Hillier barked back his name. ‘I own Springfield House hotel. Your friend here was trespassing.’

‘So you own this place too, do you?’ Polly could tell that Ian longed for a fight and realized he’d wanted to hit someone ever since he’d been told that Eleanor was dead.

‘I know the owner.’

‘And that gives you the right to throw your weight about, does it? To intimidate women?’ Ian was bristling with aggression, so now she was almost more frightened of him than of Hillier.

‘I’m not intimidated,’ she said. ‘It was a misunderstanding. Let’s go.’ She squeezed past the older man and out of the front door, pulling Ian after her by the sleeve of his jacket. He resisted for a moment, then the fight seemed to leave him altogether and he followed her.

Hillier stood in the doorway watching them. He was still smiling and called after them. ‘Do you know who lived in this place?’

Curiosity got the better of her. Ian was walking back to his car, but she paused for a moment. ‘Who?’
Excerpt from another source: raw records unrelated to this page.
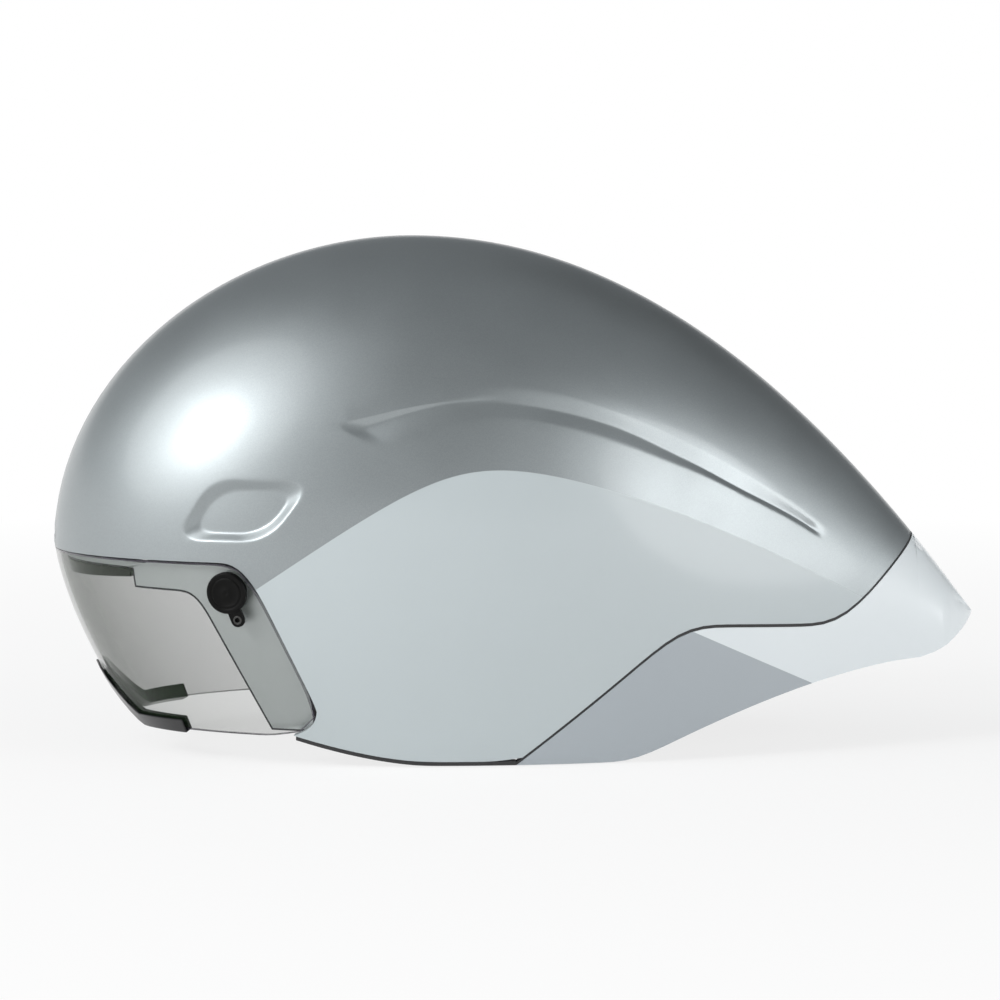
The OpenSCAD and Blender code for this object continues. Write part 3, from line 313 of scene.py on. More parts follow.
def lens_plastic(visor):
    """Clear polycarbonate, lightly smoked, that looks denser along its surface."""
    made = Finish("lens_plastic", Base_Color=visor.smoke, Coat_Weight=0.15, Coat_Roughness=0.02, IOR=1.45)
    facing = made.add("LayerWeight", {"Blend": 0.35}).outputs["Facing"]
    made.give("Alpha", made.between(facing, 0, 1, visor.density, visor.edge_density))
    made.give("Roughness", made.spread(made.noise(0.02, 3), 0.03, 0.06))
    made.give("Normal", made.bump(made.noise(0.03, 1), 0.02 * MM))
    made.material.surface_render_method = "BLENDED"
    return made.material


def edge_and_shade_tint(name, colour, alpha):
    """The dark rim colour of the lens and seat: the look of the lens's dark cut edge, with painted shade
    along both rims.
    """
    made = Finish(name, Coat_Weight=0.5, Coat_Roughness=0.1)
    flow = made.noise(0.01, 3)
    made.give("Base Color", made.tones(flow, colour, 0.8, 1.3))
    made.give("Alpha", made.spread(flow, alpha - 0.08, alpha))
    made.give("Roughness", made.spread(flow, 0.2, 0.35))
    return made.material


def gloss_moulding(name, colour, low=0.08, high=0.16, coat=0.6):
    """Polished black moulding with faint flow marks."""
    made = Finish(name, Coat_Weight=coat, Coat_Roughness=0.05, Specular_IOR_Level=0.3)
    flow = made.noise(0.012, 4)
    made.give("Base Color", made.tones(flow, colour, 0.8, 1.6))
    made.give("Roughness", made.spread(flow, low, high))
    made.give("Normal", made.bump(made.noise(2.5 * MM, 2), 0.03 * MM))
    return made.material


def rubber_matt(name, colour):
    """Matt extruded rubber."""
    made = Finish(name, Sheen_Weight=0.15, Sheen_Roughness=0.5)
    dust = made.noise(1.2 * MM, 4)
    made.give("Base Color", made.tones(dust, colour, 0.8, 1.5))
    made.give("Roughness", made.spread(dust, 0.55, 0.7))
    made.give("Normal", made.bump(made.noise(0.3 * MM, 3), 0.02 * MM))
    return made.material


def moulded_nylon(name, colour, grain, rough=0.46, gloss=0.5):
    """Moulded nylon with a fine spark-eroded grain and paler, rubbed edges."""
    made = Finish(name, Specular_IOR_Level=gloss)
    grit = made.noise(grain, 3)
    patch = made.noise(0.015, 3)
    tone = made.tones(patch, colour, 0.85, 1.25)
    worn = made.between(made.add("NewGeometry").outputs["Pointiness"], 0.53, 0.6)
    made.give("Base Color", made.blend(worn, tone, shade(colour, 2.2)))
    made.give("Roughness", made.spread(patch, rough - 0.05, rough + 0.07))
    made.give("Normal", made.bump(grit, 0.03 * MM))
    return made.material


def brushed_steel(colour):
    """Nickel plate with fine turned marks."""
    made = Finish("brushed_steel", Metallic=1.0)
    streak = made.noise(0.4 * MM, 3, made.add("Mapping", {0: made.where, "Scale": (1, 1, 8)}).outputs[0])
    made.give("Base Color", made.tones(streak, colour, 0.85, 1.1))
    made.give("Roughness", made.spread(streak, 0.22, 0.36))
    made.give("Normal", made.bump(streak, 0.01 * MM))
    return made.material


def bead_foam(lining):
    """Fused foam beads: flat cells with sunk joints, each of a slightly different tone."""
    made = Finish("bead_foam")
    warp = made.add("TexNoise", {"Vector": made.where, "Scale": 140, "Detail": 2.0}).outputs["Color"]
    bent = made.add("MixRGB", {0: 0.003, 1: made.where, 2: warp}).outputs[0]
    joint = made.cells(lining.bead, "DISTANCE_TO_EDGE", bent).outputs["Distance"]
    tone = made.add("SeparateColor", {0: made.cells(lining.bead, "F1", bent).outputs["Color"]}).outputs[0]
    edge = made.between(joint, 0.0, 0.12)
    face = made.tones(tone, lining.foam, 0.75, 1.5)
    made.give("Base Color", made.blend(edge, shade(lining.foam, 0.55), face))
    made.give("Roughness", made.between(tone, 0, 1, 0.5, 0.7))
    made.give("Normal", made.bump(made.between(joint, 0.0, 0.25), 0.09 * MM))
    return made.material


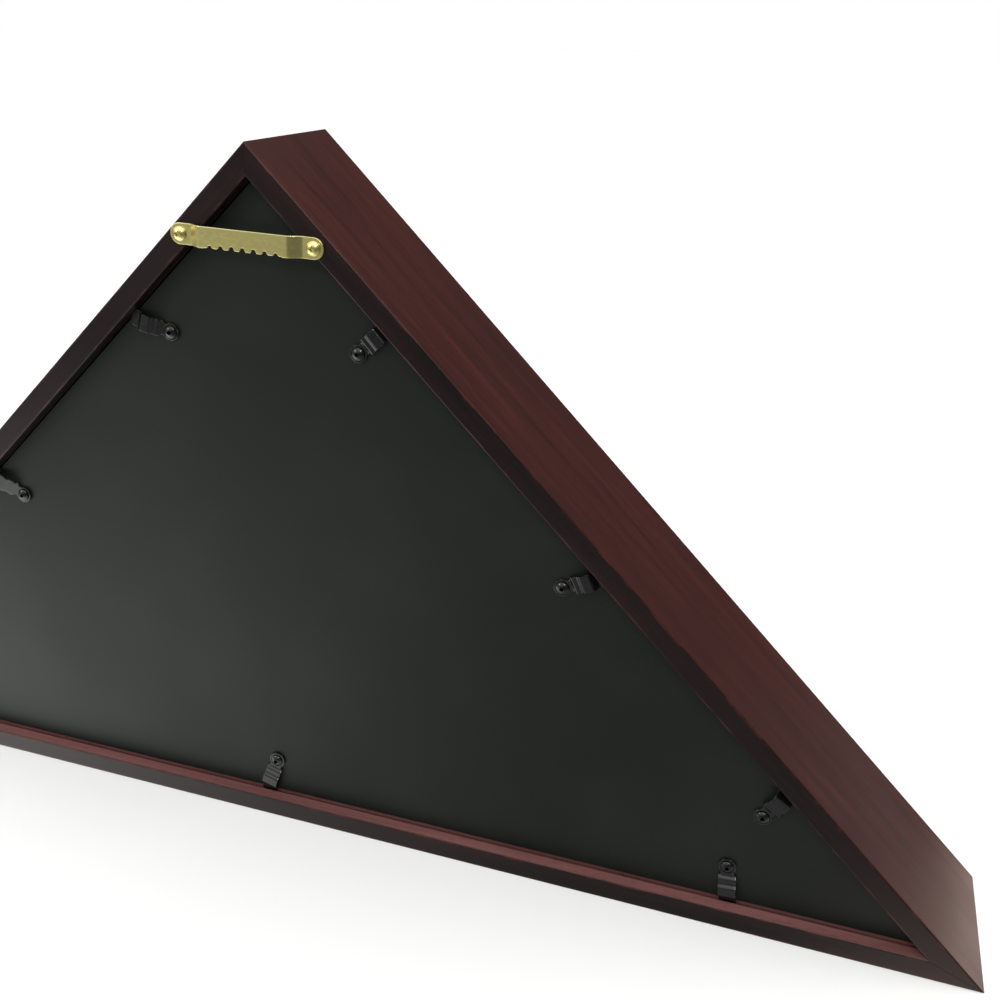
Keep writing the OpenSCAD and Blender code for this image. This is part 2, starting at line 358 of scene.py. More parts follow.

‘Sarah Malcolmson,’ Hillier said. ‘The girl who was blamed for Peerie Lizzie’s death. This was her family’s house.’

Chapter Twenty-Five

Time stretched and had become unimportant. The long-case clock in the corner had just struck eleven, but it was light and the team was still working, sitting in the yellow morning room in Springfield House. Occasionally they heard the drinkers in the public bar coming out to the courtyard to make their way home. Willow was uneasy. Just being here made them compromised – they were enjoying the hospitality of potential suspects after all. The remains left on the sideboard were of the supper provided by Charles and David. And earlier Perez had wandered off on his own to talk to George Malcolmson and that was unforgivable. Any information that the man provided would be uncorroborated, but it wasn’t the breach in protocol that made her so angry, it was the attitude of Jimmy Perez. His driving away on his own had felt like a personal affront. Why hadn’t he discussed his ideas with her first?